Set down, exactly as written, only the lines starting with the one that holds "Keep writing the" and ending with the one that holds "return block".

[Begin Provided records]

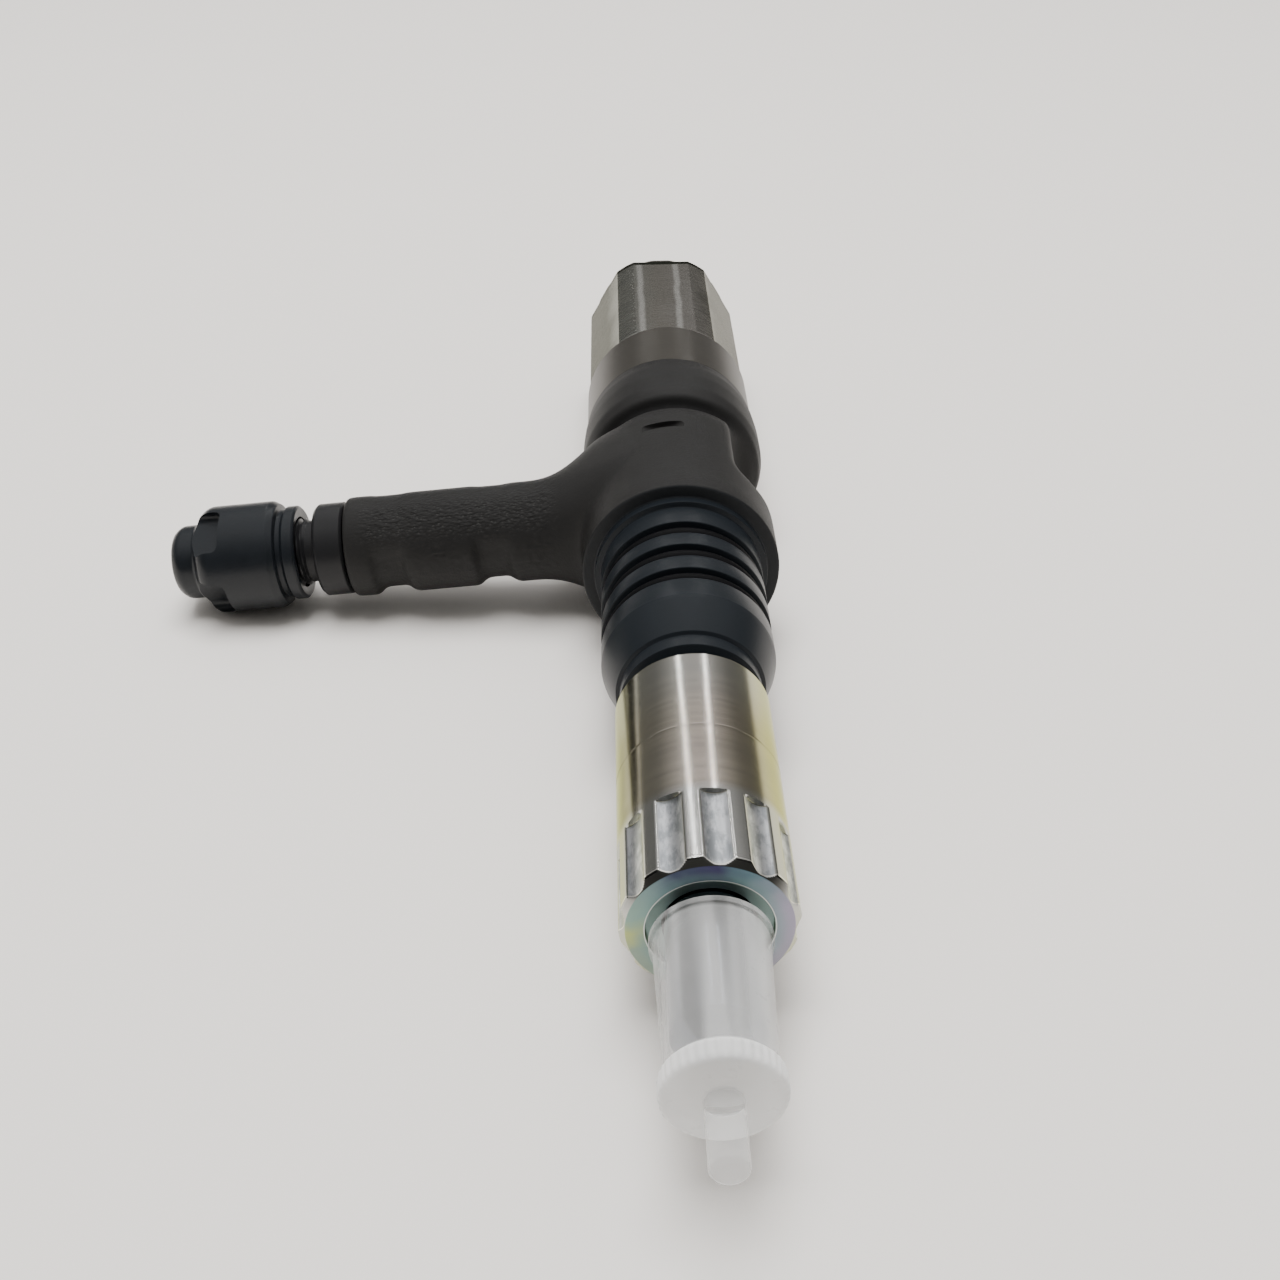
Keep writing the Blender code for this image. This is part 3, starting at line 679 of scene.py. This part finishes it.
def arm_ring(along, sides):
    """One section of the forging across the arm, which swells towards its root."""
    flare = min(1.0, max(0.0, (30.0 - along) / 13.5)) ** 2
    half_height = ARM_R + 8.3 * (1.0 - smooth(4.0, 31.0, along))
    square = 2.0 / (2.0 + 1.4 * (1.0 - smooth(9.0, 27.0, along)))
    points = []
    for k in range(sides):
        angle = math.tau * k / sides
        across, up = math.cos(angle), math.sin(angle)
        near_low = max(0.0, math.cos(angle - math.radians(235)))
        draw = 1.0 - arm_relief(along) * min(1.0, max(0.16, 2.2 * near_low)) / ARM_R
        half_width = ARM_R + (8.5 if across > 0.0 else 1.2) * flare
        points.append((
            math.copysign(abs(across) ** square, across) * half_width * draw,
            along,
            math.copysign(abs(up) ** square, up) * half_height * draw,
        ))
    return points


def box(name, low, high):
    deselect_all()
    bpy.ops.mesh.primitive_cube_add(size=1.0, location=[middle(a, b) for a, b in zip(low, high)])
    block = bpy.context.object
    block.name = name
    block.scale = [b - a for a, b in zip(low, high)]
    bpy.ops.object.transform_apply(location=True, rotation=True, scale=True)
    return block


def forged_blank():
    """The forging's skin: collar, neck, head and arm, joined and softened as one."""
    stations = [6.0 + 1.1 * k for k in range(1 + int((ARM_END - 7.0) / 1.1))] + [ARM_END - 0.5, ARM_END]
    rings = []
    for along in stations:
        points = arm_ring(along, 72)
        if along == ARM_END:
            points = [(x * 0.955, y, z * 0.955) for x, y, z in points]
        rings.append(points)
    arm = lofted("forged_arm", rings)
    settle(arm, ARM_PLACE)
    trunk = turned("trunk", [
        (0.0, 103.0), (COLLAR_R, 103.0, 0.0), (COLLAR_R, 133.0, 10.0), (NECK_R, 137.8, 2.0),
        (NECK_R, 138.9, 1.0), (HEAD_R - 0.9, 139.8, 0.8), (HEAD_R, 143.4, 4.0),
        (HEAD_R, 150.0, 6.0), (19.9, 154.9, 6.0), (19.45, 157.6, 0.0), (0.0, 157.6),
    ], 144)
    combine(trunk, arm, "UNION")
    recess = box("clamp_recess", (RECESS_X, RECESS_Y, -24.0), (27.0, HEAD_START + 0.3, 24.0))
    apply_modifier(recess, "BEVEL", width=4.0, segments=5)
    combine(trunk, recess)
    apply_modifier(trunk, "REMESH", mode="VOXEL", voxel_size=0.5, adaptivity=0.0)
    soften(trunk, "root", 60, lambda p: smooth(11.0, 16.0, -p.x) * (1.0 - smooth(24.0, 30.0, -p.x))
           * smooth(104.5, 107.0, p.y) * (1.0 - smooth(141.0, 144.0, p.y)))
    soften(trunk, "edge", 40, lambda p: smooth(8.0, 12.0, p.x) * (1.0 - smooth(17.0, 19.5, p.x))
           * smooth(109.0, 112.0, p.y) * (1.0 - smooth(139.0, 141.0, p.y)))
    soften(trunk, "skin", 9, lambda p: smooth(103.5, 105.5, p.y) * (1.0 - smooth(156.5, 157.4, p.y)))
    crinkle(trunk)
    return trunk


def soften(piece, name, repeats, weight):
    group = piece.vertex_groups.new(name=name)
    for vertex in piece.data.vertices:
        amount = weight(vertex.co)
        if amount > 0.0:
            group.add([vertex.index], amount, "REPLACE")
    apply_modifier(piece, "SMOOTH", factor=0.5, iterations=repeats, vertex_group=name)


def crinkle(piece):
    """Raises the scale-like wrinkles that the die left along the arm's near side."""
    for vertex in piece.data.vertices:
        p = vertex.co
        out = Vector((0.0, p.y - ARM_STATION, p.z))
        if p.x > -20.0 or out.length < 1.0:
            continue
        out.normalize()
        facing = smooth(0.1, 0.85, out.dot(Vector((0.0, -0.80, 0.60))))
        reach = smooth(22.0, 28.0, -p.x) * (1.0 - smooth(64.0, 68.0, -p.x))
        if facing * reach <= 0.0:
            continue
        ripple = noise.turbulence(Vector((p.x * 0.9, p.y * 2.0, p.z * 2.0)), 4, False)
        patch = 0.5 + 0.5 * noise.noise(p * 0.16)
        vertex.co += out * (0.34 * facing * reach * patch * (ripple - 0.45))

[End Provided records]
[Begin Provided records]

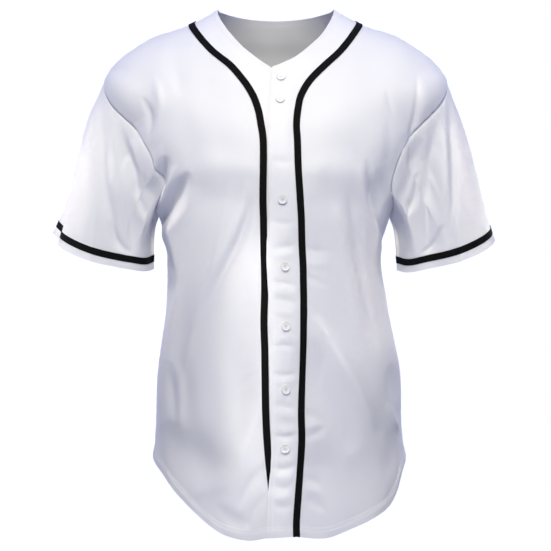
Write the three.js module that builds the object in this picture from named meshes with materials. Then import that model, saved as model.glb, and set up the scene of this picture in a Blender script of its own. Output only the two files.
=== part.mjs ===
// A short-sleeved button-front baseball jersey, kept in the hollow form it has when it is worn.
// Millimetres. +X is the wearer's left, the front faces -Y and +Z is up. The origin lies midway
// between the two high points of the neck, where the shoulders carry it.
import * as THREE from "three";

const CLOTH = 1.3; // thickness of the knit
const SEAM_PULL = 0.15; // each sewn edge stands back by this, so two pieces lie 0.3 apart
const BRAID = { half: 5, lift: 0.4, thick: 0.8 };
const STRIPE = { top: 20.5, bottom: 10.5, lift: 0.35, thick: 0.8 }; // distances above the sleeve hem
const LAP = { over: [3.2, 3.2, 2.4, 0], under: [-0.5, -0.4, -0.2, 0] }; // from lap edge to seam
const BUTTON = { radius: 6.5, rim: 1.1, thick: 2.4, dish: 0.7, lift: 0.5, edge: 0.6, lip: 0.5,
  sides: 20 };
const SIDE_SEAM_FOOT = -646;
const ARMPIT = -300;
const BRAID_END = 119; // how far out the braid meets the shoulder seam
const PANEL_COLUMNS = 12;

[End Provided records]

# Output for this exercise:
Keep writing the Blender code for this image. This is part 3, starting at line 679 of scene.py. This part finishes it.
def arm_ring(along, sides):
    """One section of the forging across the arm, which swells towards its root."""
    flare = min(1.0, max(0.0, (30.0 - along) / 13.5)) ** 2
    half_height = ARM_R + 8.3 * (1.0 - smooth(4.0, 31.0, along))
    square = 2.0 / (2.0 + 1.4 * (1.0 - smooth(9.0, 27.0, along)))
    points = []
    for k in range(sides):
        angle = math.tau * k / sides
        across, up = math.cos(angle), math.sin(angle)
        near_low = max(0.0, math.cos(angle - math.radians(235)))
        draw = 1.0 - arm_relief(along) * min(1.0, max(0.16, 2.2 * near_low)) / ARM_R
        half_width = ARM_R + (8.5 if across > 0.0 else 1.2) * flare
        points.append((
            math.copysign(abs(across) ** square, across) * half_width * draw,
            along,
            math.copysign(abs(up) ** square, up) * half_height * draw,
        ))
    return points


def box(name, low, high):
    deselect_all()
    bpy.ops.mesh.primitive_cube_add(size=1.0, location=[middle(a, b) for a, b in zip(low, high)])
    block = bpy.context.object
    block.name = name
    block.scale = [b - a for a, b in zip(low, high)]
    bpy.ops.object.transform_apply(location=True, rotation=True, scale=True)
    return block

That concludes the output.